Class Presentation Guidelines

General guidelines

You will need to present one or two papers from the reading list. You need to present the paper(s) and lead the discussion on the topic.

The papers will be covered in the approximate order in which they are listed. We'll post a schedule of class presentations as soon as everyone has signed up. Since we do not have time to cover all the papers in the reading list, we will skip some papers (based on people's preferences). Please send us a list of your top three choices by email (along with the name of your group members, if you decide to do a group presentation---you'll need to pick multiple papers if you choose this option).

Suggestions for presentations

Plan to spend 30-40 minutes on the talk (10 minutes of motivation, 10 minutes explaining the main idea and results, 10 minutes summarizing the paper and providing your perspective).

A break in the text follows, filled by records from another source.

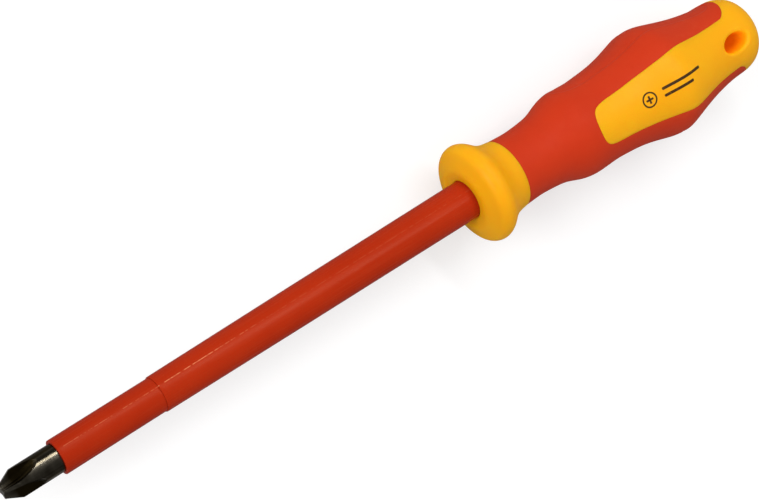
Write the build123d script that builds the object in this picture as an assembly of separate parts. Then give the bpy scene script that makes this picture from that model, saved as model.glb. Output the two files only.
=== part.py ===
from build123d import *
import math
import os

# Insulated cross-head screwdriver, 8 mm blade, size 3 cross point, 150 mm from
# point to guard.  Millimetres.  Origin: centre of the flat end of the point.
# +X runs along the blade towards the handle, so "front" is the point's end.
# The handle's two colour windows face +Z and -Z, its two grip lobes +Y and -Y.

# ---------------------------------------------------------- shared dimensions
BLADE_R = 4.0            # 8 mm round bar
UNDER_R = 4.70           # inner sleeve, where the outer sleeve covers it
STEP_X = 46.6            # front edge of the outer sleeve
OUTER_R1 = 5.71          # outer sleeve from the guard back
GUARD_X = 149.8          # where the guard meets the outer sleeve
SLEEVE_END = 162.0       # both sleeves end inside the handle
NECK_X = 164.3           # front edge of the soft grip
NECK_R = 10.25
HANDLE_END = 256.2       # rear end of the handle
CLEAR_R = 20.0           # radius safely outside the handle

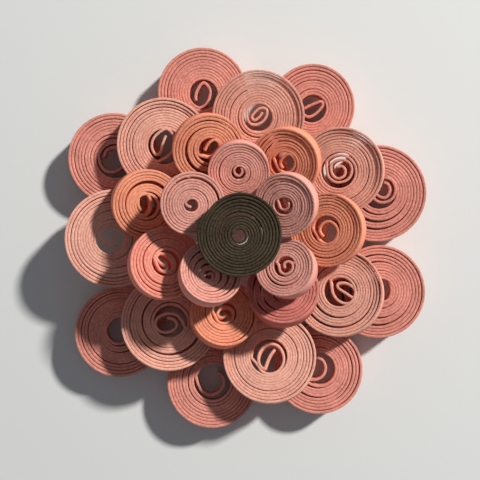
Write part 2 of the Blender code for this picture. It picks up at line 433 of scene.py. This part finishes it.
make_roll(
    "third_roll_6", radius=5.1, eye=1.5, lean=18.0, tilt=-1.0, **PEACH,
    gaps=[(0.3, 0.12, 265), (0.5, 0.45, 60), (0.8, 0.3, 0)],
    loose_end=[(-0.35, -1.55), (0.35, -0.70), (0.40, 0.50), (-0.08, 1.45), (-0.80, 1.70),
               (-1.35, 1.00), (-1.42, -0.10), (-1.00, -0.90)],
)
make_roll(
    "third_roll_7", radius=5.1, eye=1.65, lean=20.0, tilt=1.0,
    colour=(250, 152, 134), slot="coral_red_paper",
    gaps=[(0.3, 0.15, 280), (0.6, 0.15, 200), (0.85, 0.1, 100)],
    loose_end=[(-1.40, -0.14), (-0.91, -0.98), (0.14, -1.33), (0.98, -0.70), (0.77, 0.35),
               (-0.07, 1.12), (-0.98, 1.26), (-1.40, 0.63), (-0.70, -0.14), (0.21, -0.56)],
)


# Inner ring: five rolls of mauve pink paper round the centre, lying on the third ring. Their
# eyes are small, so the loose ends are short hooks.

INNER = dict(paper=0.32, colour=(234, 162, 148), slot="mauve_pink_paper")
make_roll(
    "inner_roll_1", radius=4.4, eye=0.95, lean=17.0, tilt=0.0, **INNER,
    gaps=[(0.5, 0.1, 200), (0.75, 0.12, 310)],
    loose_end=[(-0.70, 0.49), (-0.49, -0.21), (0.07, -0.42), (0.49, 0.14), (0.35, 0.77)],
)
make_roll(
    "inner_roll_2", radius=4.4, eye=1.0, lean=21.0, tilt=-1.0, **INNER,
    gaps=[(0.4, 0.12, 200), (0.7, 0.1, 180)],
    loose_end=[(-0.61, 0.20), (-0.41, -0.41), (0.20, -0.61), (0.75, -0.14), (0.75, 0.48)],
)
make_roll(
    "inner_roll_3", radius=4.1, eye=1.2, lean=22.0, tilt=0.0, **INNER,
    gaps=[(0.5, 0.2, 225), (0.75, 0.12, 265)],
    loose_end=[(-0.82, 0.14), (-0.62, -0.62), (0.14, -1.03), (0.96, -0.62), (1.16, 0.21),
               (0.62, 0.75), (-0.07, 0.48), (0.00, -0.14)],
)
make_roll(
    "inner_roll_4", radius=4.4, eye=0.75, lean=22.0, tilt=0.0, **INNER,
    gaps=[(0.3, 0.4, 50), (0.55, 0.45, 55), (0.8, 0.45, 50)],
    loose_end=[(-1.25, -0.60), (-0.80, -1.30), (-0.05, -1.15), (0.12, -0.50), (-0.30, -0.22),
               (-0.62, -0.50)],
)
make_roll(
    "inner_roll_5", radius=4.4, eye=0.75, lean=10.0, tilt=-1.0, **INNER,
    gaps=[(0.15, 0.3, 45), (0.6, 0.1, 40)],
    loose_end=[(-0.68, -0.27), (-0.20, -0.41)],
)


# Centre roll: one roll of dark olive paper, wound from a narrower strip, closes the flower's
# middle. It lies level on the inner ring, and its turns have opened a little near the eye.

CENTRE_STRIP_WIDTH = 2.2
make_roll(
    "centre_roll", radius=5.65, eye=0.75, lean=0.0, tilt=0.0,
    colour=(72, 62, 49), slot="dark_olive_paper", width=CENTRE_STRIP_WIDTH,
    rounding=0.07, grain=1.0,
    gaps=[(0.25, 0.06, 140), (0.55, 0.22, 110), (0.9, 0.18, 250)],
    loose_end=[(0.47, 0.81), (-0.47, 0.80), (-0.91, 0.10)],
)


# Table, light and camera: a plain pale sheet under the flower, one soft lamp half high beyond its
# upper right and a pale surround. The camera looks straight down from close by.

TABLE_HALF = 400.0
bm = bmesh.new()
bmesh.ops.create_grid(bm, x_segments=1, y_segments=1, size=TABLE_HALF * MM)
table_mesh = bpy.data.meshes.new("table")
bm.to_mesh(table_mesh)
bm.free()
table = bpy.data.objects.new("table", table_mesh)
bpy.context.scene.collection.objects.link(table)
sheet = bpy.data.materials.new("table_sheet")
sheet.use_nodes = True
sheet_shader = sheet.node_tree.nodes["Principled BSDF"]
sheet_shader.inputs["Base Color"].default_value = (0.78, 0.80, 0.80, 1.0)
sheet_shader.inputs["Roughness"].default_value = 0.9
sheet_shader.inputs["Specular IOR Level"].default_value = 0.2
table_mesh.materials.append(sheet)

LAMP_BEARING = 40.0
LAMP_HEIGHT_ANGLE = 36.0
LAMP_DISTANCE = 900.0
LAMP_SIZE = 80.0
LAMP_WATTS = 10.0
lamp_data = bpy.data.lights.new("soft_lamp", "AREA")
lamp_data.shape = "DISK"
lamp_data.size = LAMP_SIZE * MM
lamp_data.energy = LAMP_WATTS
lamp_data.color = (1.0, 0.97, 0.92)
lamp = bpy.data.objects.new("soft_lamp", lamp_data)
across = math.cos(math.radians(LAMP_HEIGHT_ANGLE)) * LAMP_DISTANCE * MM
lamp.location = (
    across * math.cos(math.radians(LAMP_BEARING)),
    across * math.sin(math.radians(LAMP_BEARING)),
    math.sin(math.radians(LAMP_HEIGHT_ANGLE)) * LAMP_DISTANCE * MM,
)
lamp.rotation_euler = (-lamp.location).to_track_quat("-Z", "Y").to_euler()
bpy.context.scene.collection.objects.link(lamp)

world = bpy.data.worlds.new("surround")
world.use_nodes = True
surround = world.node_tree.nodes["Background"]
surround.inputs["Color"].default_value = (0.88, 0.92, 1.0, 1.0)
surround.inputs["Strength"].default_value = 0.17
bpy.context.scene.world = world

CAMERA_HEIGHT = 102.4
CAMERA_ASIDE = (0.08, -0.72)
CAMERA_ANGLE = 41.1
camera_data = bpy.data.cameras.new("camera")
camera_data.sensor_fit = "HORIZONTAL"
camera_data.angle = math.radians(CAMERA_ANGLE)
camera_data.clip_start = 0.005
camera = bpy.data.objects.new("camera", camera_data)
camera.location = (
    FLOWER_MIDDLE.x + CAMERA_ASIDE[0] * MM,
    FLOWER_MIDDLE.y + CAMERA_ASIDE[1] * MM,
    CAMERA_HEIGHT * MM,
)
bpy.context.scene.collection.objects.link(camera)
bpy.context.scene.camera = camera
bpy.context.scene.view_settings.view_transform = "Standard"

This will leave 10-15 minutes for a discussion on the topic. The entire class will be involved in the discussion. At the end of the discussion, we should have answered some of the following questions:

  1. Why is this a significant problem?
  2. Are there alternate approaches to solve this problem?
  3. Can we improve the techniques proposed in the paper?
If you do a group presentation, you'll have twice as much time to do your presentation.

You owe it to your colleagues to do a good job on the presentation. To ensure high quality talks, you are required to turn in a rough draft of your presentation materials (slides, questions that you would like to raise during the discussions, etc.) at least one class in advance. You can also come by and talk to us about your presentation.